# Offroad Tire Conditioner Alternative.



## RCMits (Jan 1, 1970)

are there alternatives to the "brand name" offroad tire conditioners made by brp, trinity, etc....?

i was told by a birdie Xylol/Xylene does the similar stuff in conditioning off-road rubbers, but I haven't tried it.... "yet". any comments?

at 7-9$ for a little bottle of the stuff, one would think there has to be a cheaper "commercial" alternative, and/or mix to the stuff out there.

what do you think?

... see what morning boredom does to me?...


----------



## JeepGuyNJ (Mar 7, 2005)

I use wd-40 on mine...seems to do the trick to give it a little extra bite. I also spray the entire truck/body with it as well...makes clean-up a little easier. 

Although, I AM thinking that the use on WD40 has made some of my plastic parts wear a little faster. It's just a theory I have, so don't hold me to it


----------



## baih (Sep 26, 2001)

i have a gallon of xylene here. i tried it a couple of years ago on sedan and off road tires. they must be mixing it with other chemicals. i had started mixing it with different chemicals and i decided to stop doing that while my brain was still working. lol


----------



## hankster (Jan 1, 1998)

Two words... Simple Green


----------



## RCMits (Jan 1, 1970)

hankster said:


> Two words... Simple Green


oh i love the simple green (cleans tires great, gives the M3 their stickyness back), but it just doesnt have the "soft" that the kinwaldo buggy grip gives to some tires. 

oh.. and stick with the green simple green, that lemon scent one doesnt seem to do the same job... *shrug*



baih said:


> i have a gallon of xylene here. i tried it a couple of years ago on sedan and off road tires. they must be mixing it with other chemicals. i had started mixing it with different chemicals and i decided to stop doing that while my brain was still working. lol


heh. maybe i can bum a few ounces of xylene off of you for an experiment. =)


----------



## patcollins (Sep 29, 2001)

WD-40 or PB Blaster seem to do the trick. 

I hear alot of people use diesel fuel too, but what a stinky mess that must be.


----------



## RCMits (Jan 1, 1970)

patcollins said:


> WD-40 or PB Blaster seem to do the trick.
> 
> I hear alot of people use diesel fuel too, but what a stinky mess that must be.

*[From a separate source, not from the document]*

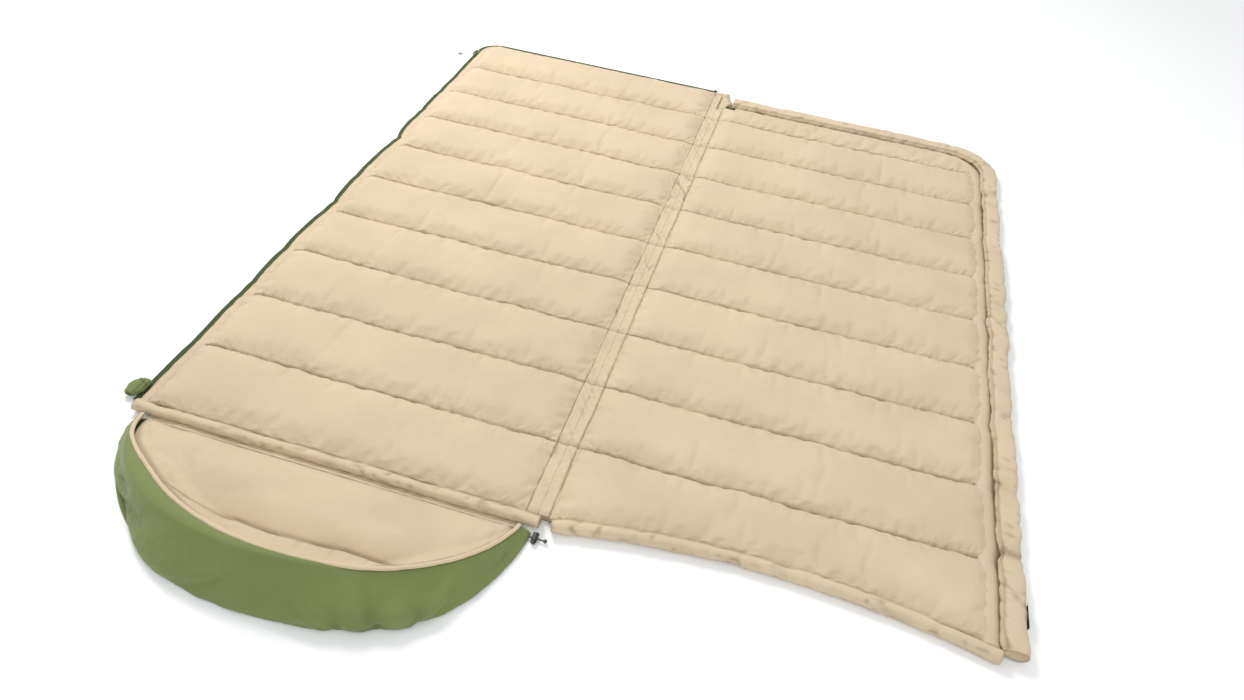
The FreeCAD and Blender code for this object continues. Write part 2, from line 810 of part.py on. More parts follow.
def rim_slab(label, low, high):
    """Everything between two heights above the sloping rim."""
    return side_prism(
        label,
        [
            (HOOD_BACK, rim_height(HOOD_BACK) + low),
            (HOOD_START, rim_height(HOOD_START) + low),
            (HOOD_START, rim_height(HOOD_START) + high),
            (HOOD_BACK, rim_height(HOOD_BACK) + high),
        ],
    )


def hood_channels(label, crown, valley, low):
    """The hood's two quilted channels, as a prism that runs across it."""
    flat = dim.valley_flat
    seam = HOOD_START - dim.hood_first
    first = channel_radius(crown, valley, dim.hood_first - flat * 2)
    rest = seam - flat - HOOD_BACK
    second = channel_radius(crown, valley, rest)
    corners = [
        (HOOD_START, low),
        (HOOD_START, valley),
        (HOOD_START - flat, valley),
        (seam + flat, valley),
        (seam - flat, valley),
        (HOOD_BACK, valley),
        (HOOD_BACK, low),
    ]
    return side_prism(label, corners, {2: (first, 1), 4: (second, 1)})


def hood_floor():
    """Outer shell, wadding and lining of the flat part of the hood."""
    shell = common(
        "hood_floor_shell",
        cone_form("shell_cone", dim.wall_thick),
        side_prism("shell_slab", rectangle(HOOD_BACK, HOOD_START, 0, dim.fabric)),
    )
    keep(shell, "hood_floor_shell")
    clear = 0.2
    inner = cone_form("lining_cone", dim.wall_thick + clear)
    whole = common(
        "hood_floor_form",
        inner,
        hood_channels("floor_channels", dim.hood_crown, dim.valley, dim.fabric),
    )
    wadding = common(
        "hood_floor_wadding",
        cone_form("wadding_cone", dim.wall_thick + dim.fabric),
        hood_channels(
            "wadding_channels", dim.hood_crown - dim.fabric, dim.valley - dim.fabric, dim.fabric
        ),
    )
    keep(wadding, "hood_floor_wadding")
    keep(difference("hood_floor_lining", whole, wadding), "hood_floor_lining")


def drawcord():
    """The drawcord: round the rim, down inside the wall at the fold, and out to its tail."""
    inside = (dim.wall_thick - dim.drawcord) / 2
    cord_ring = difference(
        "cord_ring",
        cone_form("cord_outer", inside),
        cone_form("cord_inner", inside + dim.drawcord),
    )
    low = (dim.piping - dim.drawcord) / 2
    in_rim = common("cord_in_rim", cord_ring, rim_slab("cord_slab", low, low + dim.drawcord))
    y = TAIL_Y.number
    depth = (HOOD_START - TAIL_Y).number
    top = dim.rim_low.number + depth * dim.rim_slope.number + dim.piping.number / 2
    bottom = dim.lock_radius.number
    lean = dim.hood_lean.number / dim.hood_loft.number
    wall = (dim.hood_x + dim.hood_half).number - dim.wall_thick.number / 2
    route = [
        FreeCAD.Vector(wall - lean * top, y, top),
        FreeCAD.Vector(wall - lean * bottom, y, bottom),
        FreeCAD.Vector(dim.tail_end.number, y, bottom),
    ]
    tail, _ = rounded_pipe("cord_tail", route, dim.drawcord.number / 2)
    return keep(union("hood_drawcord", in_rim, tail), "hood_drawcord")


def hood_wall(cord):
    """The wall that stands round the hood: outer shell, wadding and lining, holed for the cord."""
    layers = (
        ("hood_wall_shell", size(0), dim.fabric),
        ("hood_wall_wadding", dim.fabric, dim.wall_thick - dim.fabric),
        ("hood_wall_lining", dim.wall_thick - dim.fabric, dim.wall_thick),
    )
    for label, outer, inner in layers:
        ring = difference(
            "wall_ring", cone_form("wall_outer", outer), cone_form("wall_inner", inner)
        )
        below = side_prism(
            "below_rim",
            [
                (HOOD_BACK, 0),
                (HOOD_START, 0),
                (HOOD_START, rim_height(HOOD_START)),
                (HOOD_BACK, rim_height(HOOD_BACK)),
            ],
        )
        keep(difference(label, common("wall_form", ring, below), cord), label)


def hood_rim(cord):
    """Piping along the top of the wall, round the drawcord."""
    edge = (dim.wall_thick - dim.piping) / 2
    ring = difference(
        "piping_ring", cone_form("piping_outer", edge), cone_form("piping_inner", edge + dim.piping)
    )
    piping = common("piping_form", ring, rim_slab("piping_slab", 0, dim.piping))
    keep(difference("hood_piping", piping, cord), "hood_piping")


def hood_seam():
    """The row of stitching between the hood's two channels."""
    y = HOOD_START - dim.hood_first
    share = 0.76  # of the hood's width, where the channels are at full height
    half = dim.hood_half * share
    x = (dim.hood_x - half, dim.hood_x + half)
    rows = (y - dim.thread / 2, y + dim.thread / 2)
    seam = block("hood_quilting_thread", x, rows, (dim.valley, dim.valley + dim.thread))
    keep(seam, "hood_quilting_thread")


def cord_lock():
    """Barrel lock on the drawcord's tail: body, sprung button and spring."""
    x, z = dim.lock_x, dim.lock_radius
    ahead = 11  # cord to the lock's closed end
    wall, floor, slack = 1.4, 2, 0.2
    cord_hole = 1.8
    solid_spring = 2.4  # room that the spring still needs when the button is pressed
    proud = 1.5  # button left standing out when it is pressed
    back = TAIL_Y + ahead - dim.lock_length
    bore_radius = dim.lock_radius - wall
    bore_length = dim.lock_length - floor
    half = dim.lock_radius + 2
    barrel = rod("barrel", dim.lock_radius, (x, back, z), (0, 1, 0), dim.lock_length)
    bore = rod("bore", bore_radius, (x, back - 1, z), (0, 1, 0), bore_length + 1)
    hole = rod("hole", cord_hole, (x - half, TAIL_Y, z), (1, 0, 0), half * 2)
    keep(difference("cord_lock_body", difference("shell", barrel, bore), hole), "cord_lock_body")
    spring_space = dim.press + solid_spring
    button_end = back + bore_length - spring_space
    button_start = back - dim.press - proud
    plunger = rod(
        "plunger",
        bore_radius - slack,
        (x, button_start, z),
        (0, 1, 0),
        button_end - button_start,
    )
    clear = dim.drawcord / 2 + slack * 2
    slot_y = (TAIL_Y - clear - dim.press, TAIL_Y + clear)
    slot = block("slot", (x - half, x + half), slot_y, (z - clear, z + clear))
    keep(difference("cord_lock_button", plunger, slot), "cord_lock_button")
    lock_spring(x.number, button_end.number, z.number, spring_space.number)


def drawcord_knot():
    """The knot that stops the cord lock at the end of the drawcord's tail."""
    radius = 4.0
    knot = doc.addObject("Part::Sphere", "drawcord_knot")
    bind(knot, "Radius", radius)
    bind(knot, "Placement.Base.x", dim.tail_end + radius)
    bind(knot, "Placement.Base.y", TAIL_Y)
    bind(knot, "Placement.Base.z", dim.lock_radius)
    keep(knot, "drawcord_knot")


def lock_spring(x, y, z, space):
    """The compression spring that fills the space behind the button, along Y."""
    wire = 0.35
    radius = 2.6
    turns = 3
    steps = 8
    gap = 0.1
    rise = (space - gap * 2 - wire * 2) / (turns * steps)
    route = []
    for step in range(turns * steps + 1):
        angle = 2 * math.pi * step / steps
        along = y + gap + wire + rise * step
        across = x + radius * math.cos(angle)
        route.append(FreeCAD.Vector(across, along, z + radius * math.sin(angle)))
    spring, _ = rounded_pipe("cord_lock_spring", route, wire)
    keep(spring, "cord_lock_spring")


# ---------------------------------------------------------------- closure tab and label


def closure_tab():
    """Padded flap over the head end of the zip: a pad beside the coil and a tongue over it."""
    coil_edge = -(dim.quilt_half + dim.facing + dim.tape + dim.coil)
    clear, from_start = 1.5, 2
    tongue = dim.facing_top + 1
    y = PANEL_START + from_start
    forms = []
    for label, inset in (("tab_form", size(0)), ("closure_tab_wadding", dim.fabric)):
        outer = coil_edge - dim.tab_reach + inset
        step = coil_edge - clear - inset
        inner = -(dim.quilt_half + dim.facing + 1) - inset
        low, high = tongue + inset, dim.tab_top - inset
        body = new_body(label)
        section = [
            (outer, inset),
            (step, inset),
            (step, low),
            (inner, low),
            (inner, high),
            (outer, high),
        ]
        sketch = draw(new_sketch(body, "XZ_Plane", -(y + inset)), section)
        flap = pad(body, sketch, dim.tab_length - inset * 2)
        flap.Reversed = True
        forms.append(body)
    whole, wadding = forms
    keep(wadding, "closure_tab_wadding")
    keep(difference("closure_tab_cover", whole, wadding), "closure_tab_cover")


def care_label():
    """Blank label sewn into the outer side of the draft tube, near its head end."""
    thick, length = 0.8, 50
    low, high = 8, 29
    from_neck = 60
    x, _, _ = edge_at("over", dim.facing + dim.draft_offset + dim.draft_width / 2)
    y = dim.neck_y + from_neck
    label = block("care_label", (x, x + thick), (y, y + length), (low, high))
    keep(label, "care_label")


# ---------------------------------------------------------------- build and write


def build():
    for name in PANELS:
        quilted_panel(name)
        zip_half(name)
    fold_band()
    zip_ends()
    pull_cord(zip_puller(zip_slider()))
    collar_tube()
    head_tube()
    draft_tube()
    hood_floor()
    hood_seam()
    cord = drawcord()
    hood_wall(cord)
    hood_rim(cord)
    cord_lock()
    drawcord_knot()
    closure_tab()
    care_label()
    doc.recompute()


def check_document():
    """Stops if any object failed, or any piece is not a valid solid."""
    for thing in doc.Objects:
        if "Invalid" in thing.State or "Error" in thing.State:
            raise RuntimeError(f"{thing.Name} ({thing.Label}) failed: {thing.State}")
    for thing in PARTS:
        if thing.Shape.isNull() or not thing.Shape.isValid() or not thing.Shape.Solids:
            raise RuntimeError(f"{thing.Label} is not a valid solid")


def write_parts():
    os.makedirs("parts", exist_ok=True)
    for thing in PARTS:
        thing.Shape.exportStep(f"parts/{thing.Label}.step")
        box = thing.Shape.BoundBox
        print(
            f"{thing.Label:26s} {len(thing.Shape.Solids)} solids {thing.Shape.Volume / 1000:9.1f} cm3"
            f"  x {box.XMin:7.1f} {box.XMax:7.1f}  y {box.YMin:7.1f} {box.YMax:7.1f}"
            f"  z {box.ZMin:6.1f} {box.ZMax:6.1f}"
        )


build()
check_document()
write_parts()
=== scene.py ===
import math

import bpy
import numpy as np
from mathutils import Matrix, Vector


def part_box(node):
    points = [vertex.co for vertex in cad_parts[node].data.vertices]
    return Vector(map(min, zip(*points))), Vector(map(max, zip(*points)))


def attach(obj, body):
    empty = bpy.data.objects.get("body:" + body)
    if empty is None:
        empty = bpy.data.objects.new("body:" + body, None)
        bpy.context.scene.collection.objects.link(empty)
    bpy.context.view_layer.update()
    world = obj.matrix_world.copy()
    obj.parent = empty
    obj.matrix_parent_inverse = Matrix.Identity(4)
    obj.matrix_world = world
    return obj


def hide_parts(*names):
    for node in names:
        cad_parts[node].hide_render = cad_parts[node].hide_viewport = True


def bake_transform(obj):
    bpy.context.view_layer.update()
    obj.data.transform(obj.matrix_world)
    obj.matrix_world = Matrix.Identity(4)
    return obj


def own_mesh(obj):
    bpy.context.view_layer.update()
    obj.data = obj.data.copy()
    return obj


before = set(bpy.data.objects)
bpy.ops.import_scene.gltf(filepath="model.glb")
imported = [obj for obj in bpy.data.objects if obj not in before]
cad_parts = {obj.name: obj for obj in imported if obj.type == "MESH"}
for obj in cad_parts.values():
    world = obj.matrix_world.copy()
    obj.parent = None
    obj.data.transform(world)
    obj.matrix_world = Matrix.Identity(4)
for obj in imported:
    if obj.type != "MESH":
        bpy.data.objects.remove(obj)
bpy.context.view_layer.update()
UNDER_LOW, UNDER_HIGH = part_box("under_lining")
OVER_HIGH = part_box("over_lining")[1]
HEAD_LOW, HEAD_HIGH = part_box("head_tube_casing")
START = UNDER_LOW[1]
NECK = START - 0.002
PITCH = (UNDER_HIGH[1] - START) / 10
FOLD = -UNDER_HIGH[0]
OUTER = -UNDER_LOW[0]
VALLEY, CROWN = 0.0118, 0.0262  # heights of a seam and of a channel's crown
BAND = 0.0140  # height of the fold band
FACING = 0.020  # width of the zip's facing


# ---------------------------------------------------------------- camera, lights and floor


def camera():
    """The eye at the hood's end, above the fold, looking towards the foot."""
    data = bpy.data.cameras.new("camera")
    data.lens, data.sensor_width, data.sensor_fit = 25.08, 36.0, "HORIZONTAL"
    data.clip_start = 0.02
    eye = bpy.data.objects.new("camera", data)
    right = (0.95794059, 0.27375925, 0.08605633)
    up = (-0.24900169, 0.64388544, 0.7234706)
    back = (0.14264635, -0.71447002, 0.68497051)
    place = (0.3204355, NECK - 0.9584708, 1.42398446)
    rows = [[right[i], up[i], back[i], place[i]] for i in range(3)]
    eye.matrix_world = Matrix(rows + [[0, 0, 0, 1]])
    bpy.context.scene.collection.objects.link(eye)
    bpy.context.scene.camera = eye


def area_light(name, place, target, width, energy, colour=(1, 1, 1)):
    """A square lamp at a place, turned to its target."""
    data = bpy.data.lights.new(name, "AREA")
    data.shape, data.size, data.energy, data.color = "SQUARE", width, energy, colour
    lamp = bpy.data.objects.new(name, data)
    lamp.location = place
    lamp.rotation_euler = (Vector(target) - Vector(place)).to_track_quat("-Z", "Y").to_euler()
    bpy.context.scene.collection.objects.link(lamp)


def studio():
    """A soft key from the foot end, a broad fill, a pale sky and a pale floor."""
    bpy.context.scene.view_settings.view_transform = "Standard"
    area_light("key", (-2.0, 1.7, 2.9), (0.1, 0.1, 0), 1.2, 100, (1.0, 0.985, 0.96))
    area_light("fill", (2.0, -2.8, 2.8), (0, 0, 0), 2.6, 34)
    world = bpy.data.worlds.new("studio")
    bpy.context.scene.world = world
    world.use_nodes = True
    back = world.node_tree.nodes["Background"]
    back.inputs["Color"].default_value = (0.96, 0.98, 1.0, 1)
    back.inputs["Strength"].default_value = 0.80
    mesh = bpy.data.meshes.new("floor")
    far, low = 9, -0.0004
    corners = [(-far, -far, low), (far, -far, low), (far, far, low), (-far, far, low)]
    mesh.from_pydata(corners, [], [(0, 1, 2, 3)])
    floor = bpy.data.objects.new("floor", mesh)
    bpy.context.scene.collection.objects.link(floor)
    paint = bpy.data.materials.new("floor_paper")
    paint.use_nodes = True
    shader = paint.node_tree.nodes["Principled BSDF"]
    shader.inputs["Base Color"].default_value = (0.93, 0.93, 0.925, 1)
    shader.inputs["Roughness"].default_value = 0.9
    mesh.materials.append(paint)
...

pb blaster? omg.. that stuff is like corrosive.. ever spray pb blaster on a styrafoam cup? i wonder what it would do if it got on the inner foams.

wd40 i can handle....
=)


----------



## CDW35 (Jan 17, 2006)

Well from what I see buggy grip or simple green.

Cd


----------



## S_C (Dec 26, 2005)

wd 40 is kerosene based....for those of you that do not know.


----------



## CDW35 (Jan 17, 2006)

I have seen alot of people use wD-40 and it also seems to work pretty well

cD


----------



## Tres (May 10, 1999)

Also try some belt dressing for noisey fan belts....
Goes on very thick!


----------



## RCMits (Jan 1, 1970)

Tres said:


> Also try some belt dressing for noisey fan belts....
> Goes on very thick!


prestone fan belt dressing ;-)

oh btw.. Tres, how are you doing everything better out near your area?

RCMits


----------



## Tres (May 10, 1999)

Still a big mess...
More houses are leveled/cleaned everyday....


----------